* **Exercise aim**: Reproduce exactly the opening lines of the listing, stopping after the line that contains "return np.maximum(height, dome(np.hypot(x, below), 0.55, 0.27))" and including it.

┄┄┄┄┄┄

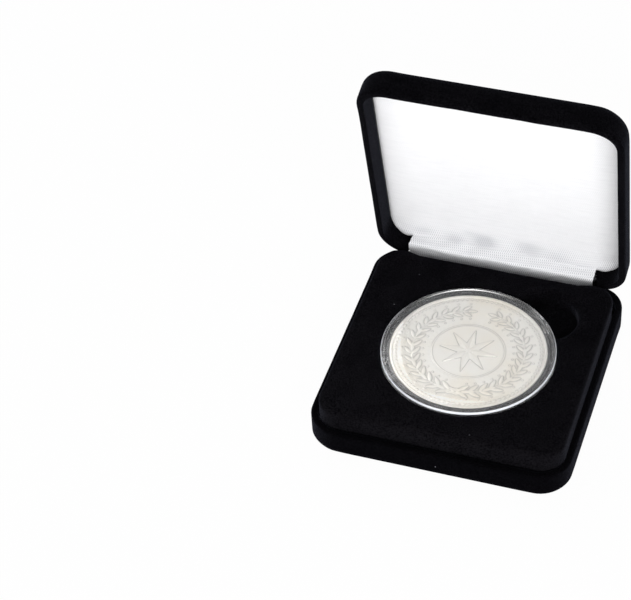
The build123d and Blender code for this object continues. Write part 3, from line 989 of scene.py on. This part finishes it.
def wreath_relief(x, y):
    """Two leafy branches with berries, which rise from a tie at the bottom to a gap at the top."""
    stem = dome(np.hypot(x, y) - WREATH_RADIUS, 0.16, 0.14)
    height = np.where(np.abs(np.arctan2(x, -y)) < WREATH_END, stem, 0)
    for side in (-1, 1):
        for index in range(LEAF_PAIRS):
            middle = WREATH_START + index * (WREATH_END - WREATH_START) / (LEAF_PAIRS - 1)
            size = 1.0 - 0.25 * index / LEAF_PAIRS
            leaves = [(LEAF_LEAN, LEAF_OUT, 0.0), (-LEAF_LEAN, -LEAF_OUT, 0.0)]
            if index % 2 == 0:
                leaves.append((0.0, 0.0, LEAF_AHEAD))
            for lean, out, ahead in leaves:
                turn = middle + ahead
                cx, cy = branch_place(side, WREATH_RADIUS + out, turn)
                along_x = side * math.cos(turn - lean)
                along_y = math.sin(turn - lean)
                near = (np.abs(x - cx) < 2.2) & (np.abs(y - cy) < 2.2)
                dx = x[near] - cx
                dy = y[near] - cy
                u = dx * along_x + dy * along_y
                v = -dx * along_y + dy * along_x
                raised = leaf(u, v, LEAF_LONG * size, LEAF_WIDE * size)
                height[near] = np.maximum(height[near], raised)
            for out in (-BERRY_OUT, BERRY_OUT):
                cx, cy = branch_place(side, WREATH_RADIUS + out, middle + BERRY_AHEAD)
                near = (np.abs(x - cx) < 0.6) & (np.abs(y - cy) < 0.6)
                raised = dome(np.hypot(x[near] - cx, y[near] - cy), 0.32, 0.17)
                height[near] = np.maximum(height[near], raised)
    below = y + TIE_RADIUS
    for turn in (-0.5, 0.5):
        u = x * math.cos(turn) + below * math.sin(turn)
        v = below * math.cos(turn) - x * math.sin(turn)
        loop = np.abs(np.hypot(u / 1.5, v / 0.7) - 1)
        height = np.maximum(height, np.where(np.abs(u) < 2.2, dome(loop, 0.28, 0.20), 0))
    return np.maximum(height, dome(np.hypot(x, below), 0.55, 0.27))


def star_relief(radius, angle):
    """An eight-pointed star with sharp ridges, inside a thin ring, with a rosette in its middle."""
    step = math.pi / STAR_POINTS
    part = np.abs(((angle + step) % (2 * step)) - step) / step
    waist_x = STAR_WAIST * math.cos(step)
    waist_y = STAR_WAIST * math.sin(step)
    turned = part * step
    edge = STAR_TIP * waist_y / (np.sin(turned) * (STAR_TIP - waist_x) + np.cos(turned) * waist_y)
    facet = np.where(radius < edge, 0.08 + 0.14 * (1 - radius / edge) + 0.16 * (1 - part), 0)
    petals = 1 + 0.22 * np.cos(STAR_POINTS * angle)
    height = np.maximum(facet * (radius > 0.9), dome(radius, 1.35 * petals, 0.30))
    height = np.maximum(height, dome(radius - STAR_RING, 0.2, 0.16))
    return np.maximum(height, dome(radius - STAR_INNER_RING, 0.09, 0.07))


def bead_relief(radius, angle, count, at, size, height):
    pitch = 2 * math.pi / count
    away = ((angle + pitch / 2) % pitch) - pitch / 2
    distance = np.hypot(radius * np.sin(away), radius * np.cos(away) - at)
    return dome(distance, size, height)


def coin_relief(radius, angle):
    """The height of the relief above the field, in millimetres."""
    x = radius * np.sin(angle)
    y = radius * np.cos(angle)
    height = np.maximum(wreath_relief(x, y), star_relief(radius, angle))
    for beads in COIN_BEADS:
        height = np.maximum(height, bead_relief(radius, angle, *beads))
    return height


def soften_relief(relief):
    """Round the relief's corners as the press leaves them."""
    for _ in range(2):
        relief = (np.roll(relief, 1, axis=1) + 2 * relief + np.roll(relief, -1, axis=1)) / 4
        padded = np.vstack([relief[:1], relief, relief[-1:]])
        relief = (padded[:-2] + 2 * padded[1:-1] + padded[2:]) / 4
    return relief


def painted_relief_shades(relief, inner):
    """Painted shade where the relief falls steeply to the field, in thin lines, and more softly in its
    hollows.
    """
    across = np.gradient(relief, inner, axis=0)
    around = (np.roll(relief, -1, axis=1) - np.roll(relief, 1, axis=1)) / 2
    around /= (inner * 2 * math.pi / AROUND)[:, None]
    steep = np.hypot(across, around)
    low = 1 - smooth_step(relief, 0.04, 0.17)
    hollow = relief
    for _ in range(8):
        hollow = soften_relief(hollow)
    hollow = smooth_step(hollow - relief, 0.008, 0.07)
    return np.maximum(smooth_step(steep, 0.12, 0.6) * low, 0.42 * hollow)


def make_coin():
    inner = np.linspace(0.12, 19.30, 176)
    angles = np.linspace(0, 2 * math.pi, AROUND, endpoint=False)
    radius, angle = np.meshgrid(inner, angles, indexing="ij")
    relief = soften_relief(coin_relief(radius, angle))
    # Painted shade for the relief, noted on the mesh below
    marked = painted_relief_shades(relief, inner)
    reeds = REED_DEPTH * (0.5 + 0.5 * np.cos(angles * REED_COUNT))
    upper_field = COIN_TOP - FIELD
    lower_field = COIN_BOTTOM + FIELD

    def ring(size, height, cut, up):
        reach = size - reeds * cut
        flat = np.column_stack([WELL[0] + reach * np.sin(angles), WELL[1] + reach * np.cos(angles)])
        return level_ring(flat, upper_field + height if up else lower_field - height)

    face = [(size, heights, 0) for size, heights in zip(inner, relief)]
    rings = [ring(*place, True) for place in face + COIN_EDGE]
    rings += [ring(*place, False) for place in COIN_EDGE[::-1] + face[::-2]]
    over = [*WELL, upper_field + 0.30]
    under = [*WELL, lower_field - 0.30]
    piece = skin_piece("coin_struck", rings, coin_silver, over, under)
    under_marked = marked[::-2]
    marks = np.zeros((len(rings), AROUND))
    marks[:len(marked)] = marked
    marks[len(rings) - len(under_marked):] = under_marked
    mark_points(piece, "painted_relief_shade", np.append(marks.ravel(), [0, 0]))
    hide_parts("coin")
    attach(piece, "capsule")


# ---------- the capsule

# Sections as (radius, z) from the middle out and back, and the stretches that are matte or white as a
# painted highlight
COVER_SECTION = [(6.0, 12.0), (14.0, 12.0), (20.9, 12.0), (21.3, 11.9), (21.45, 11.75), (21.45, 10.73),
                 (22.4, 10.73), (22.45, 10.8), (22.45, 11.5), (22.45, 12.05), (22.45, 12.42),
                 (22.43, 12.48), (22.27, 12.67), (22.17, 12.73), (22.05, 12.75), (21.75, 12.77),
                 (21.70, 12.74), (21.65, 12.77), (21.40, 12.76), (21.2, 12.70), (21.05, 12.66),
                 (20.85, 12.62), (20.6, 12.62), (14.0, 12.62), (6.0, 12.62)]
COVER_MATTE = range(12, 19)
COVER_HIGHLIGHT = range(9, 12)
DISH_SECTION = [(6.0, 7.72), (14.0, 7.72), (21.7, 7.72), (22.15, 7.75), (22.38, 7.9), (22.45, 8.1),
                (22.45, 10.63), (22.38, 10.7), (21.43, 10.7), (21.4, 10.75), (21.4, 11.75), (21.3, 11.93),
                (21.1, 11.97), (20.6, 11.97), (20.45, 11.9), (20.4, 11.75), (20.4, 8.92), (20.35, 8.86),
                (14.0, 8.86), (6.0, 8.86)]


def turned_piece(name, section, matte=(), white=()):
    """A solid turned about the well's centre, with some stretches of its section matte or white as a
    painted highlight.
    """
    around = 256
    angles = np.linspace(0, 2 * math.pi, around, endpoint=False)
    circle = np.column_stack([np.cos(angles), np.sin(angles)])
    rings = [level_ring(np.array(WELL) + radius * circle, z) for radius, z in section]
    piece = skin_piece(name, rings, capsule_clear, [*WELL, section[0][1]], [*WELL, section[-1][1]], 40)
    for slot, finish, stretches in ((1, capsule_matte, matte), (2, capsule_edge, white)):
        piece.data.materials.append(finish)
        for stretch in stretches:
            for index in range(stretch * around, (stretch + 1) * around):
                piece.data.polygons[index].material_index = slot
    return piece


def make_capsule():
    cover_piece = turned_piece("capsule_cover_clear", COVER_SECTION, COVER_MATTE, COVER_HIGHLIGHT)
    base_piece = turned_piece("capsule_dish_clear", DISH_SECTION)
    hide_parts("capsule_cover")
    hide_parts("capsule_base")
    for piece in (cover_piece, base_piece):
        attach(piece, "capsule")


# ---------- stage, lights and camera

VIEW_AZIMUTH = math.radians(21.01)
VIEW_ELEVATION = math.radians(44.22)
VIEW_ROLL = math.radians(-3.96)
VIEW_RIGHT = 0.0401
VIEW_UP = -0.01982
VIEW_DISTANCE = 0.58559
VIEW_LENS = 128.46
FLOOR_HALF = 6.0
FLOOR_GLOW = 0.97


def make_camera():
    back = Vector((math.sin(VIEW_AZIMUTH) * math.cos(VIEW_ELEVATION),
                   -math.cos(VIEW_AZIMUTH) * math.cos(VIEW_ELEVATION),
                   math.sin(VIEW_ELEVATION)))
    level = Vector((math.cos(VIEW_AZIMUTH), math.sin(VIEW_AZIMUTH), 0))
    upright = back.cross(level)
    right = math.cos(VIEW_ROLL) * level + math.sin(VIEW_ROLL) * upright
    up = math.cos(VIEW_ROLL) * upright - math.sin(VIEW_ROLL) * level
    place = VIEW_DISTANCE * back - VIEW_RIGHT * right - VIEW_UP * up
    data = bpy.data.cameras.new("camera")
    data.sensor_width = 36
    data.lens = VIEW_LENS
    data.clip_start = 0.01
    data.clip_end = 20
    camera = add_object("camera", data)
    camera.matrix_world = Matrix.Translation(place) @ Matrix((right, up, back)).transposed().to_4x4()
    scene.camera = camera


def seen_ray(tree):
    """1 for rays that show the background: from the camera, in gloss and through clear plastic."""
    path = add_node(tree, "ShaderNodeLightPath")
    seen = maths(tree, "MAXIMUM", path.outputs["Is Camera Ray"], path.outputs["Is Glossy Ray"])
    return maths(tree, "MAXIMUM", seen, path.outputs["Is Transmission Ray"])


def mix_shaders(tree, output_kind, share, first, second):
    """Show a share of the second shader over the first, and give the mix out."""
    mixed = add_node(tree, "ShaderNodeMixShader", {0: share, 1: first.outputs[0], 2: second.outputs[0]})
    add_node(tree, output_kind, {"Surface": mixed.outputs[0]})


def make_floor():
    material = bpy.data.materials.new("floor_white")
    tree = empty_tree(material)
    paper = add_node(tree, "ShaderNodeBsdfDiffuse", {"Color": (0.9, 0.9, 0.9, 1)})
    glow = add_node(tree, "ShaderNodeEmission", {"Color": (1, 1, 1, 1), "Strength": 1.0})
    share = maths(tree, "MULTIPLY", seen_ray(tree), FLOOR_GLOW)
    mix_shaders(tree, "ShaderNodeOutputMaterial", share, paper, glow)
    half = FLOOR_HALF
    mesh = bpy.data.meshes.new("floor")
    mesh.from_pydata([(-half, -half, 0), (half, -half, 0), (half, half, 0), (-half, half, 0)],
                     [], [(0, 1, 2, 3)])
    mesh.materials.append(material)
    add_object("floor", mesh)


def make_world():
    world = bpy.data.worlds.new("studio")
    tree = empty_tree(world)
    soft = add_node(tree, "ShaderNodeBackground", {"Color": (0.96, 0.97, 1.0, 1), "Strength": 0.32})
    white = add_node(tree, "ShaderNodeBackground", {"Color": (1, 1, 1, 1), "Strength": 1.0})
    mix_shaders(tree, "ShaderNodeOutputWorld", seen_ray(tree), soft, white)
    scene.world = world


def make_lamp(name, place, width, height, watts):
    """A broad soft lamp that faces the case."""
    data = bpy.data.lights.new(name, "AREA")
    data.shape = "RECTANGLE"
    data.size = width
    data.size_y = height
    data.energy = watts
    lamp = add_object(name, data)
    lamp.location = place
    lamp.rotation_euler = Vector(place).to_track_quat("Z", "Y").to_euler()


make_camera()
make_floor()
make_world()
make_lamp("front_lamp", (0.50, -1.45, 0.66), 2.0, 1.1, 32.0)
make_lamp("back_lamp", (-0.75, 0.95, 1.35), 1.2, 1.2, 10.0)
scene.view_settings.view_transform = "Standard"

make_base_wrap()
make_lid_wrap()
make_insert_cover()
make_satin_pad()
make_satin_apron()
make_coin()
make_capsule()
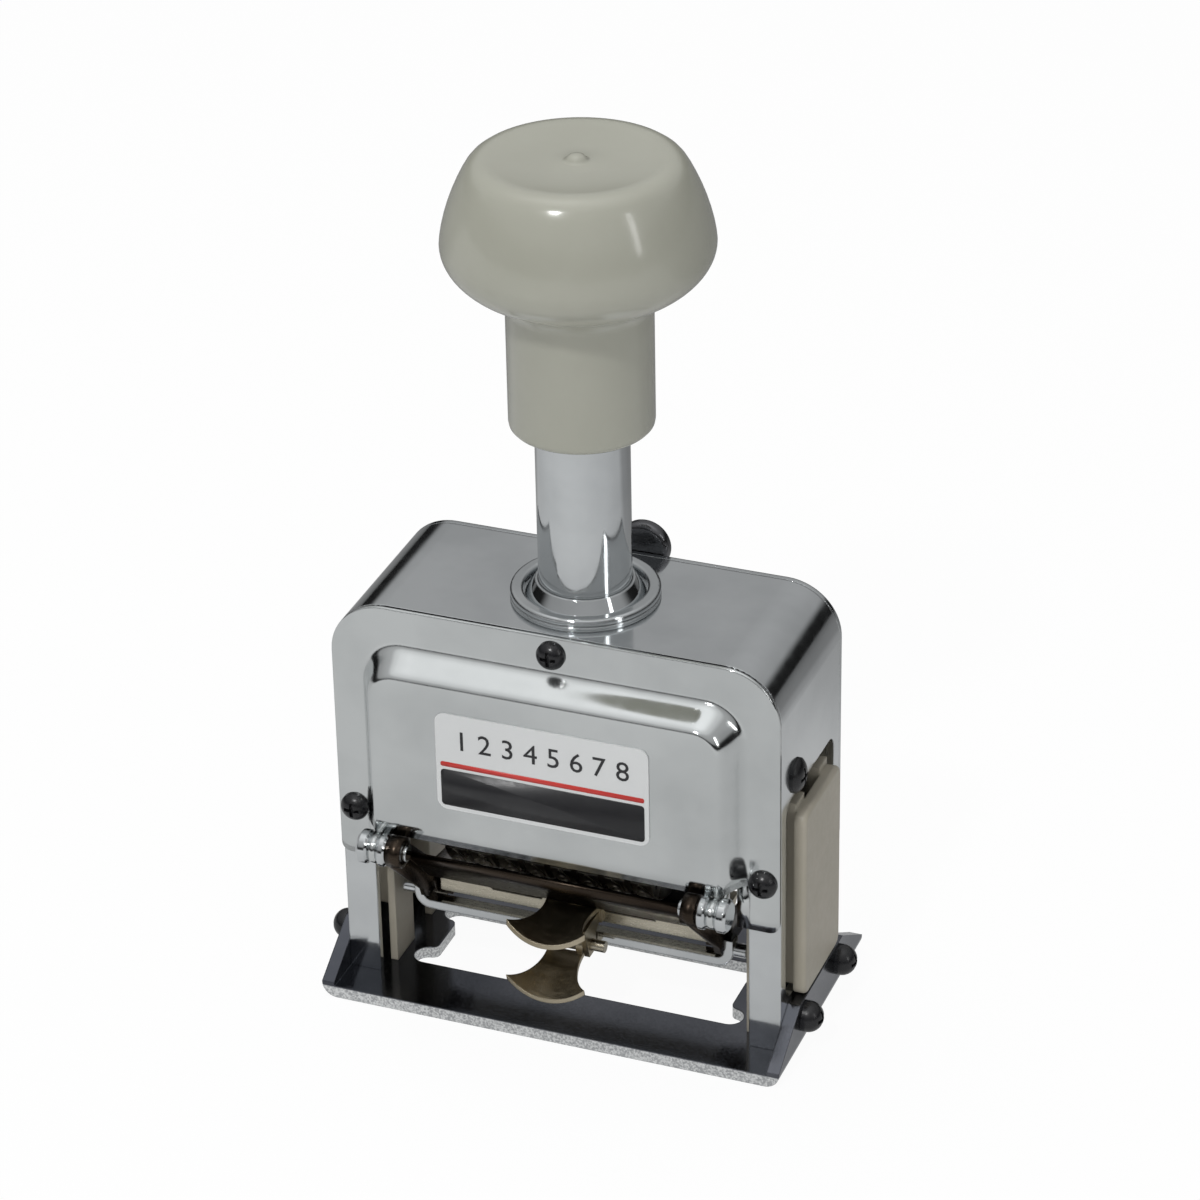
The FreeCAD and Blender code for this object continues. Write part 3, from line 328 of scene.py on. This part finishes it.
BASE_CHROME = base_chrome()
# Pad frame bar: its darkness is painted shade and a painted dark reflection on plated metal; the brown
# tint stands for the plating
BAR_PAINTED_SHADE = metal("bar_brown_painted_shade", (0.035, 0.026, 0.020), (0.085, 0.066, 0.050), 0.24, 0.38, 0.15 * MM,
                  700, (1, 5, 5), 0.12)
GRIP_NICKEL = metal("grip_nickel", (0.34, 0.29, 0.20), (0.60, 0.53, 0.40), 0.30, 0.42, 0.25 * MM,
                    500, (1, 4, 4), 0.10)
LEVER_GREY = metal("lever_grey", (0.10, 0.10, 0.105), (0.19, 0.19, 0.20), 0.18, 0.30, 0.3 * MM)
FRAME_CHROME = metal("plated_frame", (0.62, 0.64, 0.65), (0.72, 0.74, 0.75), 0.08, 0.15, 0.35 * MM)
STEEL = metal("turned_steel", (0.30, 0.30, 0.30), (0.46, 0.46, 0.45), 0.25, 0.42, 0.2 * MM)
WARM_NICKEL = metal("warm_nickel", (0.50, 0.46, 0.37), (0.66, 0.61, 0.50), 0.24, 0.36, 0.2 * MM,
                    900, (1, 6, 6), 0.12)
DARK_NICKEL = metal("dark_nickel", (0.09, 0.07, 0.055), (0.20, 0.16, 0.12), 0.20, 0.36, 0.2 * MM,
                    700, (1, 5, 5), 0.12)
TYPE_STEEL = metal("type_steel", (0.55, 0.52, 0.46), (0.90, 0.87, 0.80), 0.25, 0.42, 0.12 * MM)
SPRING_STEEL = metal("spring_steel", (0.22, 0.22, 0.23), (0.38, 0.38, 0.39), 0.2, 0.35, 0.1 * MM)
KNOB_GREY = moulding("knob_grey", (0.335, 0.335, 0.283), (0.350, 0.350, 0.297), 0.16, 0.20, 0, 0.35)
GUIDE_BEIGE = moulding("guide_beige", (0.34, 0.315, 0.255), (0.37, 0.34, 0.28), 0.38, 0.48, 0.4 * MM)
SCREW_BLACK = moulding("screw_black", (0.006, 0.006, 0.007), (0.014, 0.014, 0.016), 0.22, 0.34, 0.15 * MM)
FELT = moulding("inked_felt", (0.012, 0.012, 0.016), (0.03, 0.03, 0.035), 0.85, 0.95, 0)
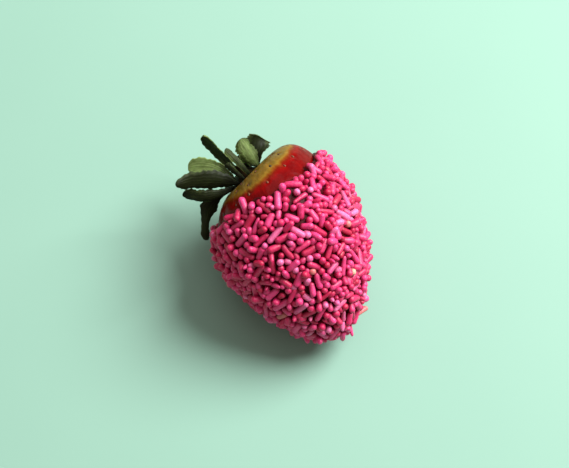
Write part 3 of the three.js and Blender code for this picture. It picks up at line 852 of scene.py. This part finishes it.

┄┄┄┄┄┄

* **Response**:
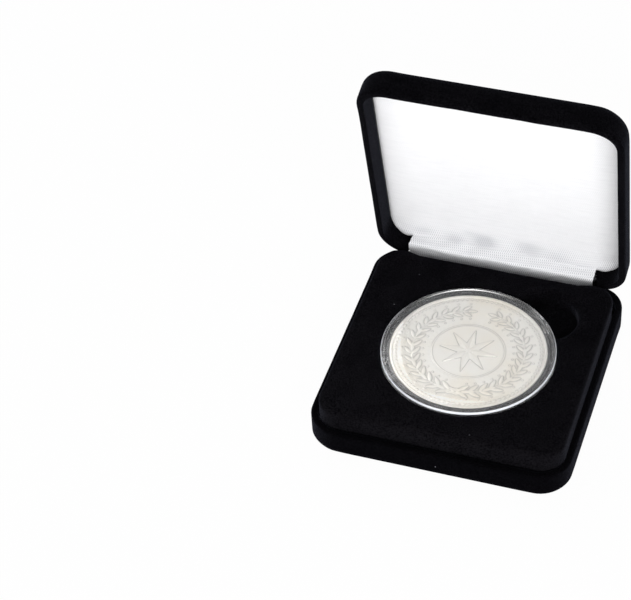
The build123d and Blender code for this object continues. Write part 3, from line 989 of scene.py on. This part finishes it.
def wreath_relief(x, y):
    """Two leafy branches with berries, which rise from a tie at the bottom to a gap at the top."""
    stem = dome(np.hypot(x, y) - WREATH_RADIUS, 0.16, 0.14)
    height = np.where(np.abs(np.arctan2(x, -y)) < WREATH_END, stem, 0)
    for side in (-1, 1):
        for index in range(LEAF_PAIRS):
            middle = WREATH_START + index * (WREATH_END - WREATH_START) / (LEAF_PAIRS - 1)
            size = 1.0 - 0.25 * index / LEAF_PAIRS
            leaves = [(LEAF_LEAN, LEAF_OUT, 0.0), (-LEAF_LEAN, -LEAF_OUT, 0.0)]
            if index % 2 == 0:
                leaves.append((0.0, 0.0, LEAF_AHEAD))
            for lean, out, ahead in leaves:
                turn = middle + ahead
                cx, cy = branch_place(side, WREATH_RADIUS + out, turn)
                along_x = side * math.cos(turn - lean)
                along_y = math.sin(turn - lean)
                near = (np.abs(x - cx) < 2.2) & (np.abs(y - cy) < 2.2)
                dx = x[near] - cx
                dy = y[near] - cy
                u = dx * along_x + dy * along_y
                v = -dx * along_y + dy * along_x
                raised = leaf(u, v, LEAF_LONG * size, LEAF_WIDE * size)
                height[near] = np.maximum(height[near], raised)
            for out in (-BERRY_OUT, BERRY_OUT):
                cx, cy = branch_place(side, WREATH_RADIUS + out, middle + BERRY_AHEAD)
                near = (np.abs(x - cx) < 0.6) & (np.abs(y - cy) < 0.6)
                raised = dome(np.hypot(x[near] - cx, y[near] - cy), 0.32, 0.17)
                height[near] = np.maximum(height[near], raised)
    below = y + TIE_RADIUS
    for turn in (-0.5, 0.5):
        u = x * math.cos(turn) + below * math.sin(turn)
        v = below * math.cos(turn) - x * math.sin(turn)
        loop = np.abs(np.hypot(u / 1.5, v / 0.7) - 1)
        height = np.maximum(height, np.where(np.abs(u) < 2.2, dome(loop, 0.28, 0.20), 0))
    return np.maximum(height, dome(np.hypot(x, below), 0.55, 0.27))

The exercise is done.